Today, May 18th, life began to settle back into greased grooves again. I fought with the pool guy- whom I have decided to fire- did some grocery shopping, cooked two meals, and did a couple of loads of wash. Becca brought the Goonies over for a short visit with Uncle Bill, but he is temporally dyslexic and didn't get back from Lynchburg in time to see them before they had to return home. As today is her sixth birthday, I gave Delaney her birthday present, a canopy bed and matching dresser for her My Twinn doll. Her reaction was disappointing, but I think she may not have been feeling well; she was uncharacteristically bratty when it came time to leave and cried for no good reason all the way to the car and down the drive.

Dave left for Atlanta where he will spend the night tonight. He has a meeting with a customer there and will be back tomorrow. He called around 8 pm while I was still farting around with the pool so we didn't talk long.

Shortly after his call, Mama woke up- from a nightmare, I suspect- and was horribly distressed because she couldn't "remember" if it was day or night. She kept saying she was losing her mind. It took some doing, but I got her calmed down. She pointedly asked me not to put her in a home, which reinforced my suspicion that she had awakened, disoriented, from a bad dream. Poor old thing. I finally got her tucked into bed again.

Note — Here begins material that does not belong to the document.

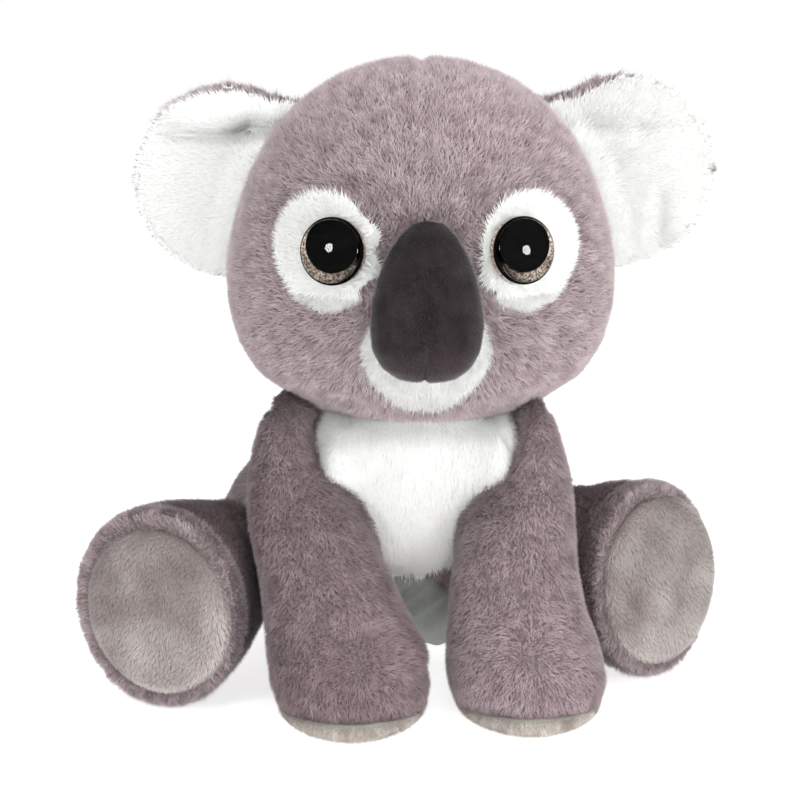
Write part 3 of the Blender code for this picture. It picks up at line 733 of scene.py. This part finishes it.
# Glitter: flakes about 0.6 mm wide, each with its own tilt and tint
glitter, tree, shader = finish_of("champagne glitter")
place = add(tree, "ShaderNodeTexCoord")
flakes = add(
    tree, "ShaderNodeTexVoronoi", {"Vector": place.outputs["Object"], "Scale": 1700.0}
)
flake = add(tree, "ShaderNodeSeparateColor", (flakes.outputs["Color"],))
tint = add(tree, "ShaderNodeValToRGB", (flake,))
tint.color_ramp.elements[0].color = linear("4A3E38")
tint.color_ramp.elements[1].color = linear("FFF6EA")
for position, code in ((0.30, "94806F"), (0.60, "D2BEAC"), (0.85, "F4E8DA")):
    tint.color_ramp.elements.new(position).color = linear(code)
tilt = add(
    tree, "ShaderNodeBump", {"Strength": 0.8, "Distance": 0.0003, "Height": flake.outputs[1]}
)
fill(tree, shader, {"Base Color": tint, "Normal": tilt, "Metallic": 0.8, "Roughness": 0.35})


def closed_rings(name, rings, finish):
    """One closed piece from rings of as many places each, or of a single place at an end."""
    form = bmesh.new()
    rings = [[form.verts.new(place) for place in ring] for ring in rings]
    for low, high in zip(rings, rings[1:]):
        for k in range(max(len(low), len(high))):
            after = k + 1
            corners = (
                low[k % len(low)], low[after % len(low)], high[after % len(high)],
                high[k % len(high)],
            )
            form.faces.new(list(dict.fromkeys(corners)))
    bmesh.ops.recalc_face_normals(form, faces=form.faces)
    piece = piece_from(form, name)
    piece.data.materials.append(finish)
    piece.data.shade_smooth()
    return piece


def turned(name, profile, at, facing, finish, turns=64):
    """A round part from its (radius, height) profile, closed where the radius is 0."""
    axis = Vector(facing).normalized()
    side = axis.cross(Vector((0, 0, 1))).normalized()
    top = side.cross(axis)
    rings = [
        [
            Vector(at) + axis * height
            + (side * cos(2 * pi * k / turns) + top * sin(2 * pi * k / turns)) * radius
            for k in range(turns if radius else 1)
        ]
        for radius, height in profile
    ]
    return closed_rings(name, rings, finish)


def domed(radius, foot, height):
    """The profile of a dome, from its foot up to its top."""
    curve = [radians(90) * k / 14 for k in range(14)]
    return [(radius * cos(a), foot + (height - foot) * sin(a)) for a in curve] + [(0, height)]


def eye_place(side):
    """Where an eye's flat base is and which way it faces, from its CAD dome."""
    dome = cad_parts[f"eye_lens_{side}"].data
    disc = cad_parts[f"eye_disc_{side}"].data
    middle = np.mean([v.co for v in dome.vertices], axis=0)
    rough = middle - np.mean([v.co for v in disc.vertices], axis=0)
    rough /= np.linalg.norm(rough)
    flat = [f for f in dome.polygons if np.dot(f.normal, rough) < -0.9]
    facing = -sum(np.array(f.normal) * f.area for f in flat)
    centre = sum(np.array(f.center) * f.area for f in flat) / sum(f.area for f in flat)
    return centre, facing / np.linalg.norm(facing)


for side, sign, flash_aside in (("left", 1, (0.10, 0, 0.09)), ("right", -1, (-0.19, 0, 0.0))):
    base, facing = eye_place(side)
    upward = np.array([0, 0, 1]) - facing * facing[2]
    inwards = np.cross(upward, facing) * sign
    inwards /= np.linalg.norm(inwards)
    dome = turned(
        f"eye_dome_{side}",
        [(0, 0), (dome_radius - 0.0004, 0), (dome_radius, 0.0003)]
        + domed(dome_radius, 0.0006, dome_height),
        base, facing, clear_acrylic,
    )
    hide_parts(f"eye_lens_{side}")
    pupil = turned(
        f"eye_pupil_{side}",
        [(0, 0.0002), (pupil_radius, 0.0002)] + domed(pupil_radius, 0.0005, pupil_height),
        base + upward * pupil_raise + inwards * pupil_inwards, facing, black_acrylic,
    )
    # A thin black ring round the eye's edge: painted shade, for the dark rim that the dome's
    # side wall shows by refraction
    ring = turned(f"eye_ring_{side}", dark_rim_profile, base, facing, black_acrylic)
    # A round flash stands where its reflection falls near the middle of this eye
    to_camera = np.array(camera.location) - base
    to_camera /= np.linalg.norm(to_camera)
    mirrored = 2 * (to_camera @ facing) * facing - to_camera
    flash = soft_light(
        f"flash_{side}", base + flash_distance * mirrored + np.array(flash_aside),
        flash_width, flash_width, flash_power, in_eyes=True,
    )
    flash.data.shape = "DISK"
    for piece in (dome, pupil, ring):
        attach(piece, "head")
    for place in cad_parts[f"eye_disc_{side}"].material_slots:
        place.material = glitter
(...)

Around 11:30 PM, Bill and Anna left for Houston.

Tomorrow Becca wants to make a quick run to Murfreesboro but I will have to call Marcia before we go as I think she said something about our running around tomorrow. I need to get to Walgreens for presciptions, pick up Dave's shirts from the cleaners, and get my goddaughter Kat's birthday card to her; she shares Pat's birthday, May 17th. I also have to swing by Tullahoma Floor Covering to price a new countertop for the house on Mac's Lane we are going to list soon.

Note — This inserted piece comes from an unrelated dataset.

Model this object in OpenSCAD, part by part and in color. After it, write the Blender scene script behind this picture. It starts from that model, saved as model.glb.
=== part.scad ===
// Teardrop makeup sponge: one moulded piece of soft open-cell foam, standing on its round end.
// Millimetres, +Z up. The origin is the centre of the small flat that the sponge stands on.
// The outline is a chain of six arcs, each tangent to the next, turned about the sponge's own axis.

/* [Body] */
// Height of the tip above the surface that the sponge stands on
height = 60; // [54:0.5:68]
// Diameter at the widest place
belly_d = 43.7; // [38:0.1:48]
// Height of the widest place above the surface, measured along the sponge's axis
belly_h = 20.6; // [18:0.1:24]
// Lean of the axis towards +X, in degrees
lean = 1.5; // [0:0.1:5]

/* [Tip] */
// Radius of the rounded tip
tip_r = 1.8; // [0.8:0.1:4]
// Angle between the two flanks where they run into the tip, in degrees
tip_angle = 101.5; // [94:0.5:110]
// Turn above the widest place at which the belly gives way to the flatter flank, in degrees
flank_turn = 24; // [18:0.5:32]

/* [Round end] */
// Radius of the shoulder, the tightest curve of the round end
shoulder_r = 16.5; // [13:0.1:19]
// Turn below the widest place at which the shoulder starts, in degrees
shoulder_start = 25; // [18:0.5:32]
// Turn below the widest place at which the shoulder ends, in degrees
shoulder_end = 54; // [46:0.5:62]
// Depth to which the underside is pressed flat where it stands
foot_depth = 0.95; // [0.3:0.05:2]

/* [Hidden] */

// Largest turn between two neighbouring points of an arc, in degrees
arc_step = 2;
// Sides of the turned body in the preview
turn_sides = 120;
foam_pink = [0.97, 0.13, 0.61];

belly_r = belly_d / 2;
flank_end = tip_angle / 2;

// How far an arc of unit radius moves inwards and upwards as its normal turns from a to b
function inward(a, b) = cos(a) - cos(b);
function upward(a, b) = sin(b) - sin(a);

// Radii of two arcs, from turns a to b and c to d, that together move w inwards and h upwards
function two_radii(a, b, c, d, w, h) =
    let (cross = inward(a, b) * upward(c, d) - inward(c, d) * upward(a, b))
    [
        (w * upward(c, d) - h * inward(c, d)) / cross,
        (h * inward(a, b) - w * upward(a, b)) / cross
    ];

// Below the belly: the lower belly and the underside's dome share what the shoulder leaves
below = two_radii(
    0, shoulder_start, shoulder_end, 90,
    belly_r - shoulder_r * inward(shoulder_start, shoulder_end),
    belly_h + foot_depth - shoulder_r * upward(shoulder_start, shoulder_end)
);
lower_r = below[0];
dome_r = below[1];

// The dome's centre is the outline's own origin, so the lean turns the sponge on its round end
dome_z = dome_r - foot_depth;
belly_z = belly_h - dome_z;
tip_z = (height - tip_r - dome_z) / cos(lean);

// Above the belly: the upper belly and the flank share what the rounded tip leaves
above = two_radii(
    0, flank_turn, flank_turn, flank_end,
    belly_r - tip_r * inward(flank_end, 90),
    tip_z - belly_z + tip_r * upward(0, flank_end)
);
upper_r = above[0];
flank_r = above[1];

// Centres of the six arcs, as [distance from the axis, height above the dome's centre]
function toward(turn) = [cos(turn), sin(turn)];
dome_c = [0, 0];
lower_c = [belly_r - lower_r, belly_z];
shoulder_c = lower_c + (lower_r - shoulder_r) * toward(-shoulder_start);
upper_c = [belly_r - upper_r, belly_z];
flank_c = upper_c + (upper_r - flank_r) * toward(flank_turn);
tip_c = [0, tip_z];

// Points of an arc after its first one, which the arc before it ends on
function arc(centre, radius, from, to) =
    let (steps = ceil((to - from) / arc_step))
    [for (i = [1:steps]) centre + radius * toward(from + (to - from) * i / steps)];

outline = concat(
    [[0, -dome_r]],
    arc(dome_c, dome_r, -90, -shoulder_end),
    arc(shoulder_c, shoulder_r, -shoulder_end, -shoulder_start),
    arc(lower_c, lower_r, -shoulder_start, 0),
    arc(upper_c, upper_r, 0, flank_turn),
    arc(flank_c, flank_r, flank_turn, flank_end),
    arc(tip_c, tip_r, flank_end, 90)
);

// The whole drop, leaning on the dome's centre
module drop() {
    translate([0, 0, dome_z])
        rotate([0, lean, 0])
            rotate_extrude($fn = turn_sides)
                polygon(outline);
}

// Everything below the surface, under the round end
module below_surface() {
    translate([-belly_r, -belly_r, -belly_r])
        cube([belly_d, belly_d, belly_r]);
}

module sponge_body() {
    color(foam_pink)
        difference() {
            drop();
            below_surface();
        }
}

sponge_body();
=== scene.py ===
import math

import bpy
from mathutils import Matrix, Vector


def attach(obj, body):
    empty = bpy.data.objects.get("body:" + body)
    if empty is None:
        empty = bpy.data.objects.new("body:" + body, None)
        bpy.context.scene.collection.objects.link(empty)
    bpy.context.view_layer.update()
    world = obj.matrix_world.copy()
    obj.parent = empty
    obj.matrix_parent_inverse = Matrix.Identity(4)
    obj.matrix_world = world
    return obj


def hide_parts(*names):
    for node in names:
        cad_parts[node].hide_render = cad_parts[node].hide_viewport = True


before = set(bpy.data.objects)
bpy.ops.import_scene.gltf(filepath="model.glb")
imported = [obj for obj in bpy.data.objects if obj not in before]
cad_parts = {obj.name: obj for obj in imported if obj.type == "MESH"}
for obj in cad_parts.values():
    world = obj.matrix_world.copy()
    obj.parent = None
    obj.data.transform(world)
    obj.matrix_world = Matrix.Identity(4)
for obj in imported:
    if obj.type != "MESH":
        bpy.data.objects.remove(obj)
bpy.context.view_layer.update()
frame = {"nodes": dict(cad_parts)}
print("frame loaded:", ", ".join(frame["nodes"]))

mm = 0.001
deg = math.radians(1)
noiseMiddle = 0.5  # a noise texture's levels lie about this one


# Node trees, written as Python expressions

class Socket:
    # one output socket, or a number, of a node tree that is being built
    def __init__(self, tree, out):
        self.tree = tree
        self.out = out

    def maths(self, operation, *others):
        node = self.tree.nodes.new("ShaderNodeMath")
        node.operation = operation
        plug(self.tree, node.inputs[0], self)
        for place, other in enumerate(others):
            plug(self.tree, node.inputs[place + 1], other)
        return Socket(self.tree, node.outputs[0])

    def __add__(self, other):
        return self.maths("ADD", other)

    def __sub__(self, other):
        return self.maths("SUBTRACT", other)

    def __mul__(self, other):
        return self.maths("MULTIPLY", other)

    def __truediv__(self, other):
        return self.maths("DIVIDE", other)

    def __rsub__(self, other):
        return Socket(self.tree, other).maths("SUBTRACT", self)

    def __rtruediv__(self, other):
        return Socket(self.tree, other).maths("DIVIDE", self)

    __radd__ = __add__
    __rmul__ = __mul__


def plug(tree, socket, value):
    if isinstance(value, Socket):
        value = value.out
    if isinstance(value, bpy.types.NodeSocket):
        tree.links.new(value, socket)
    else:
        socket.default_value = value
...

Friday Donna is delivering the mugs she made for our "Lord of the Rings" film festival, coming sometime this summer. All three movies, back to back, and all seven Hobbit meals- breakfast, second breakfast, elevensies, luncheon, afternoon tea, dinner and supper. It takes a lot of provender to feed Hobbits, you know.

Off to bed, me.

Tuesday, May 17, 2005

Home again from Pat's memorial

At 4 PM yesterday, in Chicago, Dave, Kelly, Jake and I parted ways after a weekend with my family. Kelly returned to San Diego. The rest of us came home. It was a hard, strange weekend, but it did, as I had hoped, bring me some closure.

Saturday was spent with my dad. Sue, Andy, Bill, his friend Anna, and those of us from Tennessee, met at Dad's and then traveled to South Lyon to Mike's house. My brother Mike is the sweetest guy in the world, and we don't get to spend enough time with him. I had, as I always do, a good time with his wife Yvonne and my gorgeous niece Megan.

We had a good time together. Kelly and Jake got to engage with aunts, uncles and cousins who have only been on the margins of their lives. Kelly had not been in Michigan for the past almost 10 years, so some of her younger cousins had no memory of her at all, though they had heard about her.

My kids are closer to Dave's side of the family. Mama and Paul came every Easter, and often returned for a visit in the fall, and in each of our trips to Michigan to see my family, we would spend a day with Dave's. My family, with the exception of Bill, has been generally remiss in making visits to Tennessee. For the most part, to stay connected with the Michiganders, the Tennesseans have had to make the effort. And we did make the effort regularly when the kids were younger. But one does not have to be a rocket scientist to know when the need for connection is not reciprocated- both of my kids commented on it several times during the weekend, how they missed out on so much because we had moved away, and I felt sad for them.

And I felt sad for myself, as my siblings continued to tease me about things from our ancient past. It's always the same few memories that get dredged up again and again. I burned a steak when I was 14. I am 55 now, I've cooked since then. Have they no more recent memories of me to draw on? I seem to be a frozen image for them, a set piece of half-remembered, mostly negative, incidents. They don't know who I am now at all.

Sitting in Mike's kitchen, I could not remember a single incidence of such a thing happening in mine- all of us together, playing games, catching up. Well, we weren't all together this time, either. Pat and Barb were not there. Maybe it was all to the good that the gathering seemed so... surreal. It was the first gathering without Pat, at least for my crew.

Sunday we spent with Barb and the girls. At 5 pm, we went to Temple Beth-el for the memorial service. There were about 250 people there. Sue spoke, then Mike, then me, and then Bill. Each of Pat's siblings said their good-byes. Jack Austin spoke, Carol Middel spoke, and a couple of Pat's good buddies spoke. Pat's youngest, Jessica, tried to speak and couldn't do it, which broke the hearts of everyone in the room.

But there was also a lot of laughter during that service, as there should have been. Pat had a great sense of humor, and was making people laugh right up to the end of his days. It was what people remembered and loved the most about him. There was a nice meal after, and my children got to meet some of their more distant relations; two of my great-aunts, my cousins Debbie and Lynn...

We returned to Mike's that evening for a visit with a dear friend we hadn't seen in years. Monday, we lunched with Barb at her parent's house and then headed for the airport. The four of us together, our own little nuclear core, with beloved satellites waiting for us on our return- Jake's beautiful wife Becca, the four fabulous goonie sisters, Mama. We are a tight group, we four plus five plus one. It was a comfort having them with me. Becca and Mama comforted me here. My children were a comfort there. Whatever nostalgia I may have for how things might have been had we stayed in Michigan, I have no complaints about how things are here and now.

It was good to spend time with my siblings and my dad. But on the flight home, I realized we were returning to, not leaving, the people who know us best.


Today would have been Pat's 46th birthday. May perpetual light shine upon him.